Short exercise:
Copy out every line of the data exactly.

Collected data:

►

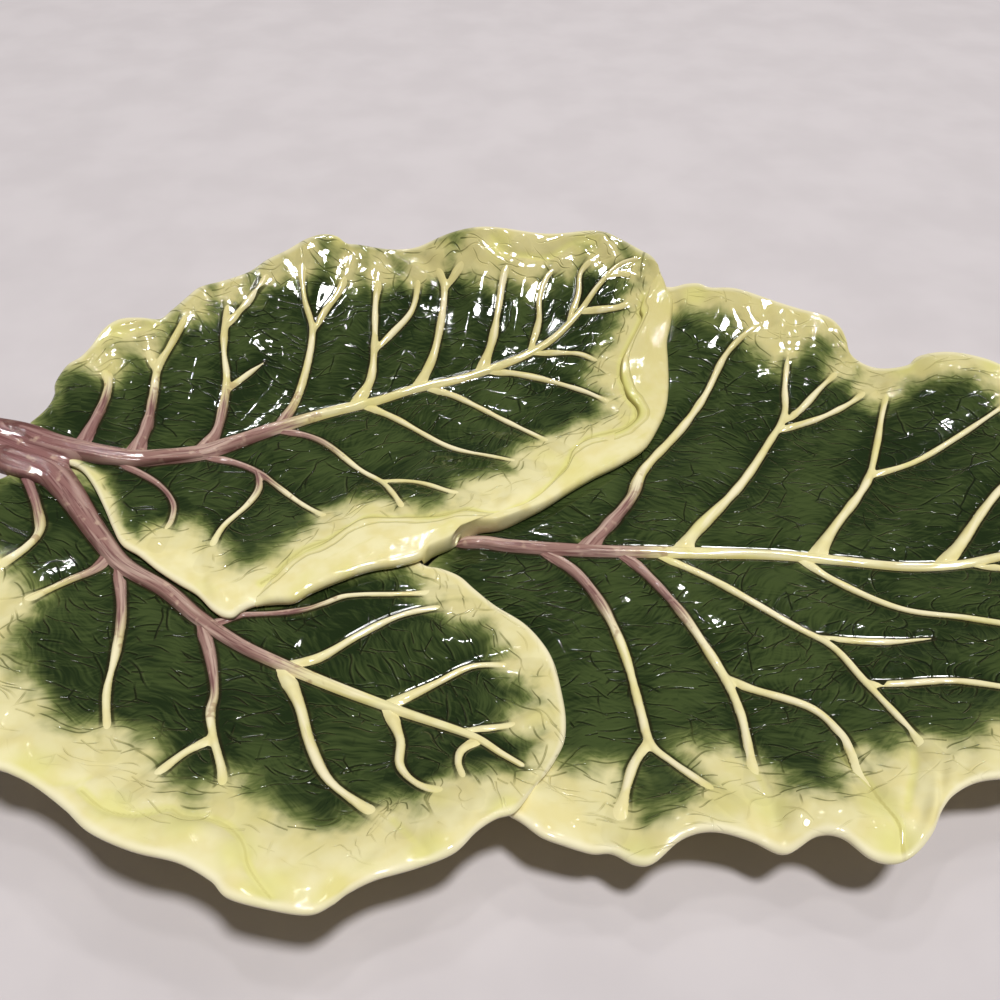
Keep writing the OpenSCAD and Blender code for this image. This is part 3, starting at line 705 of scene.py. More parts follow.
# %% Creases, fans and pools
creases = [
    (1, 1, "205 128, 222 109, 239 105, 256 114, 266 106, 278 106, 289 101, 298 89, 304 75, 308 59, "
     "315 44, 324 29"),
    (1, .5, "165 137, 180 133, 197 133, 206 142"),
    (1, .7, "383 108, 398 82, 408 64"),
    (0, 1.1, "652 190, 656 170, 661 147, 664 125, 668 100, 666 73"),
    (0, .7, "698 200, 691 168, 683 143, 675 118"),
    (0, .6, "596 175, 600 140, 602 105"),
    (0, .6, "700 822, 720 820, 740 826, 757 836"),
    (0, .7, "770 196, 786 206, 810 214, 830 226, 845 252"),
    (0, .7, "886 688, 902 700, 920 682, 934 655"),
    (2, .8, "436 985, 444 972, 455 965, 468 966, 479 965, 490 968, 499 974, 508 982, 520 986, "
     "531 988"),
    (2, .6, "98 765, 112 786, 128 798, 140 806")]
pools = [
    (1, .173, .146, 9), (1, .226, .112, 7), (1, .268, .098, 8), (1, .302, .070, 7),
    (1, .318, .036, 7), (1, .404, .075, 7), (1, .446, .112, 6), (1, .058, .345, 8),
    (1, .075, .300, 7), (0, .660, .125, 8), (0, .664, .085, 8), (0, .600, .125, 7),
    (0, .607, .205, 5), (0, .625, .914, 7), (0, .797, .775, 6), (0, .520, .080, 6),
    (0, .470, .190, 6), (0, .755, .168, 7), (0, .830, .222, 7), (0, .900, .285, 8),
    (0, .955, .372, 7), (0, .930, .672, 7), (0, .866, .748, 7), (0, .985, .520, 8),
    (2, .523, .984, 8), (2, .443, .972, 7), (2, .575, .972, 5), (2, .110, .788, 7),
    (2, .140, .815, 6), (2, .290, .968, 5), (2, .400, .985, 6)]
fan = [(0, 9, 19, .7, 2.6), (-.7, 3, 13, .45, 1.5), (.75, 3, 14, .45, 1.5)]
print("creases:", len(creases), "pools:", len(pools))

# %% What they do to the clay and to the glaze
crease_width, roll_share, roll_away, roll_width = 1.7 * mm, .6, 5 * mm, 3 * mm
puff_rise, puff_reach = 1.6 * mm, 9 * mm
puckers = [(.04, 5, 11), (.10, 11, 21), (.22, 24, 26)]
fold_rise, fold_size, fold_in, fold_reach = .5 * mm, 9 * mm, 9 * mm, 8 * mm
bead_rise, bead_size, bead_in, bead_reach = .12 * mm, 6 * mm, 4 * mm, 5 * mm


def crease_depth(places, leaf):
    """Depth of the nearest crease's groove, and the roll of clay that it pushes up beside it."""
    groove, roll = np.zeros(len(places)), np.zeros(len(places))
    for of_leaf, deep, line in creases:
        if of_leaf == leaf:
            away = nearest(places, along(spot(line_of(line)), np.linspace(0, 1, 40)))[0]
            groove = np.maximum(groove, deep * mm * bell(away, crease_width))
            roll = np.maximum(roll, deep * mm * roll_share * bell(away - roll_away, roll_width))
    return groove, roll


def fan_height(places, leaf):
    """Faint veins that fan out of the rib ends into the rim."""
    height = np.zeros(len(places))
    for s in strands_on(leaf):
        for turn, back, reach, rise, wide in fan if s.spreads else []:
            x, y = unit(s.line[-1] - s.line[-4])
            way = np.array([x * math.cos(turn) - y * math.sin(turn),
                            x * math.sin(turn) + y * math.cos(turn)])
            ray = np.stack([s.line[-6] - way * back * mm, s.line[-6] + way * (reach - back) * mm])
            window, away, run = beside(places, ray, 8 * mm)
            fade = 1 - eased((run / mm - back) / (reach - back))
            vein = rise * mm * eased(run / (back * mm)) * fade
            height[window] = np.maximum(height[window], vein * bell(away, wide * mm))
    return height


def straw_pool_and_shade(places, leaf, groove):
    """How much straw glaze lies at each place, from 0 to 1, with painted shade beside the turned
    edge's crease.
    """
    share = groove / mm * .9
    for of_leaf, x, y, reach in pools:
        if of_leaf == leaf:
            share = np.maximum(share, .75 * bell(np.hypot(*(places - spot((x, y))).T), reach * mm))
    # Beside the crease of the turned edge the straw is painted shade of the fold.
    if leaf == 2:
        share = np.maximum(share, .95 * bell(nearest(places, spot(crease))[0], 2 * mm))
    return np.minimum(share, 1)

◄

Exercise output:
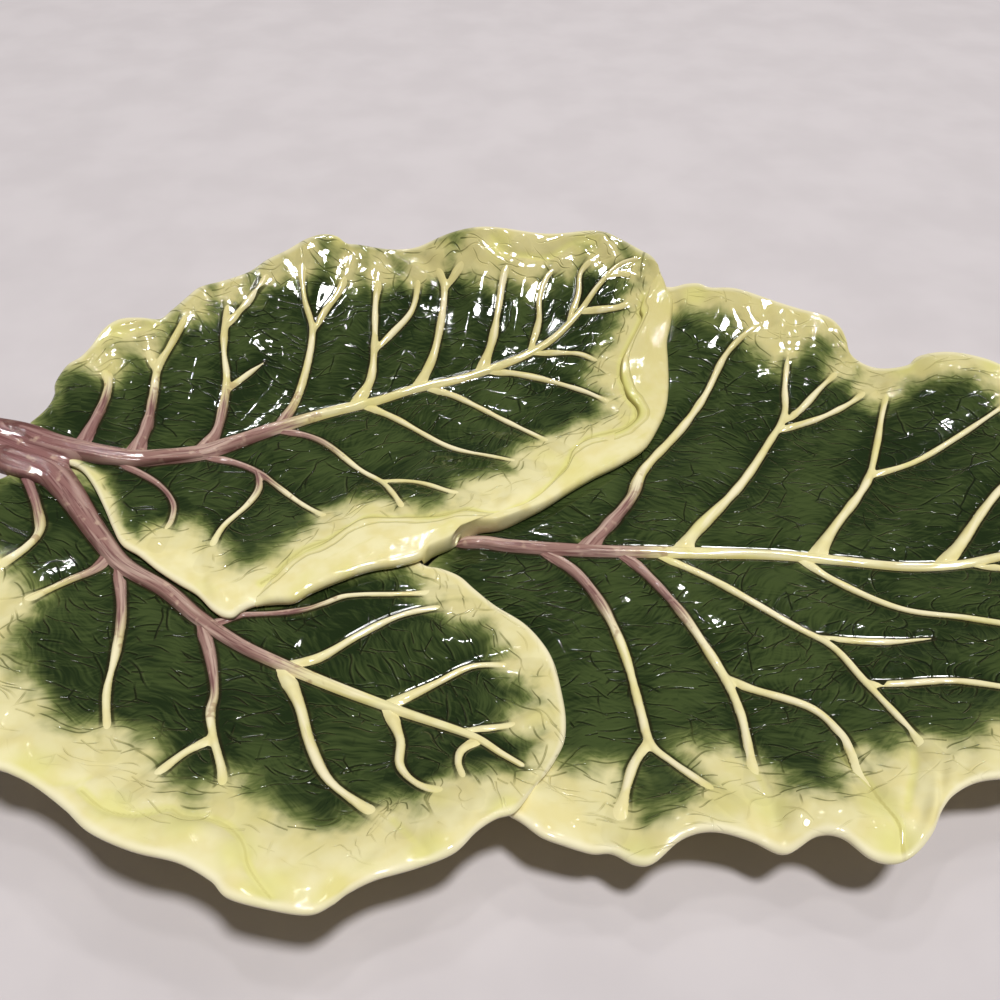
Keep writing the OpenSCAD and Blender code for this image. This is part 3, starting at line 705 of scene.py. More parts follow.
# %% Creases, fans and pools
creases = [
    (1, 1, "205 128, 222 109, 239 105, 256 114, 266 106, 278 106, 289 101, 298 89, 304 75, 308 59, "
     "315 44, 324 29"),
    (1, .5, "165 137, 180 133, 197 133, 206 142"),
    (1, .7, "383 108, 398 82, 408 64"),
    (0, 1.1, "652 190, 656 170, 661 147, 664 125, 668 100, 666 73"),
    (0, .7, "698 200, 691 168, 683 143, 675 118"),
    (0, .6, "596 175, 600 140, 602 105"),
    (0, .6, "700 822, 720 820, 740 826, 757 836"),
    (0, .7, "770 196, 786 206, 810 214, 830 226, 845 252"),
    (0, .7, "886 688, 902 700, 920 682, 934 655"),
    (2, .8, "436 985, 444 972, 455 965, 468 966, 479 965, 490 968, 499 974, 508 982, 520 986, "
     "531 988"),
    (2, .6, "98 765, 112 786, 128 798, 140 806")]
pools = [
    (1, .173, .146, 9), (1, .226, .112, 7), (1, .268, .098, 8), (1, .302, .070, 7),
    (1, .318, .036, 7), (1, .404, .075, 7), (1, .446, .112, 6), (1, .058, .345, 8),
    (1, .075, .300, 7), (0, .660, .125, 8), (0, .664, .085, 8), (0, .600, .125, 7),
    (0, .607, .205, 5), (0, .625, .914, 7), (0, .797, .775, 6), (0, .520, .080, 6),
    (0, .470, .190, 6), (0, .755, .168, 7), (0, .830, .222, 7), (0, .900, .285, 8),
    (0, .955, .372, 7), (0, .930, .672, 7), (0, .866, .748, 7), (0, .985, .520, 8),
    (2, .523, .984, 8), (2, .443, .972, 7), (2, .575, .972, 5), (2, .110, .788, 7),
    (2, .140, .815, 6), (2, .290, .968, 5), (2, .400, .985, 6)]
fan = [(0, 9, 19, .7, 2.6), (-.7, 3, 13, .45, 1.5), (.75, 3, 14, .45, 1.5)]
print("creases:", len(creases), "pools:", len(pools))

# %% What they do to the clay and to the glaze
crease_width, roll_share, roll_away, roll_width = 1.7 * mm, .6, 5 * mm, 3 * mm
puff_rise, puff_reach = 1.6 * mm, 9 * mm
puckers = [(.04, 5, 11), (.10, 11, 21), (.22, 24, 26)]
fold_rise, fold_size, fold_in, fold_reach = .5 * mm, 9 * mm, 9 * mm, 8 * mm
bead_rise, bead_size, bead_in, bead_reach = .12 * mm, 6 * mm, 4 * mm, 5 * mm


def crease_depth(places, leaf):
    """Depth of the nearest crease's groove, and the roll of clay that it pushes up beside it."""
    groove, roll = np.zeros(len(places)), np.zeros(len(places))
    for of_leaf, deep, line in creases:
        if of_leaf == leaf:
            away = nearest(places, along(spot(line_of(line)), np.linspace(0, 1, 40)))[0]
            groove = np.maximum(groove, deep * mm * bell(away, crease_width))
            roll = np.maximum(roll, deep * mm * roll_share * bell(away - roll_away, roll_width))
    return groove, roll


def fan_height(places, leaf):
    """Faint veins that fan out of the rib ends into the rim."""
    height = np.zeros(len(places))
    for s in strands_on(leaf):
        for turn, back, reach, rise, wide in fan if s.spreads else []:
            x, y = unit(s.line[-1] - s.line[-4])
            way = np.array([x * math.cos(turn) - y * math.sin(turn),
                            x * math.sin(turn) + y * math.cos(turn)])
            ray = np.stack([s.line[-6] - way * back * mm, s.line[-6] + way * (reach - back) * mm])
            window, away, run = beside(places, ray, 8 * mm)
            fade = 1 - eased((run / mm - back) / (reach - back))
            vein = rise * mm * eased(run / (back * mm)) * fade
            height[window] = np.maximum(height[window], vein * bell(away, wide * mm))
    return height


def straw_pool_and_shade(places, leaf, groove):
    """How much straw glaze lies at each place, from 0 to 1, with painted shade beside the turned
    edge's crease.
    """
    share = groove / mm * .9
    for of_leaf, x, y, reach in pools:
        if of_leaf == leaf:
            share = np.maximum(share, .75 * bell(np.hypot(*(places - spot((x, y))).T), reach * mm))
    # Beside the crease of the turned edge the straw is painted shade of the fold.
    if leaf == 2:
        share = np.maximum(share, .95 * bell(nearest(places, spot(crease))[0], 2 * mm))
    return np.minimum(share, 1)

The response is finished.